What the global south has known for 100 years, the people of the global north are understanding now: that Zionists want all the land, with none of the Palestinian people, and will stop at nothing to get it. People are realising that their democratically elected governments have for decades been aiding and abetting Israel in the dispossession of the Palestinians, while their media has smokescreened it. What does that tell them about their systems and the values they profess?

In this time of grave danger, when old and young are mobilising for the climate against powerful interests, when rightwing governments are taking power, when the left is betraying the values of the left – if Israel shows that there are no consequences to apartheid, genocide and forced displacement, how can anyone feel safe? It seems that now, at last, people are realising that Palestinian rights are inseparable from the rights of the whole world.

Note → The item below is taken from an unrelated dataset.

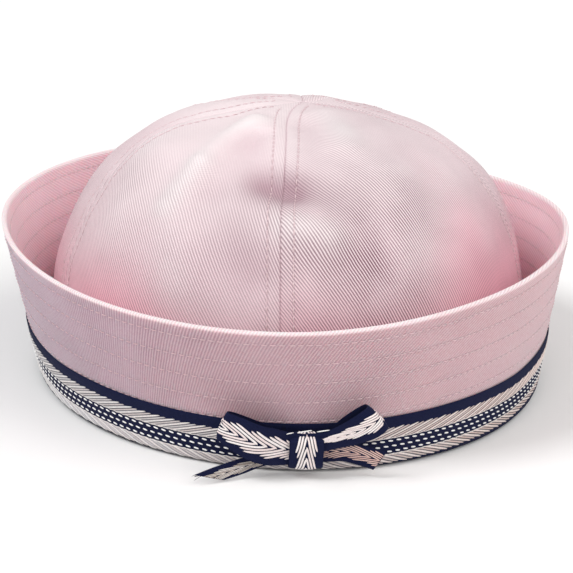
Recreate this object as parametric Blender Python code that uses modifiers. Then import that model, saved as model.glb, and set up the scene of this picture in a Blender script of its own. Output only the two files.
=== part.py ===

The activists of the Egyptian journalists’ union have called for an international convoy, the Conscience of the World, to meet in Cairo and travel the 230 miles to Rafah. Hundreds have responded. But so far it’s not certain that the convoy will be allowed to leave Cairo. The Egyptian government arrests its citizens for protesting for a cause it endorses. Can it tolerate citizens of other countries joining them, on the ground, to press for that cause? On the steps of the union, a banner reads: “Do not block the Conscience of the World!”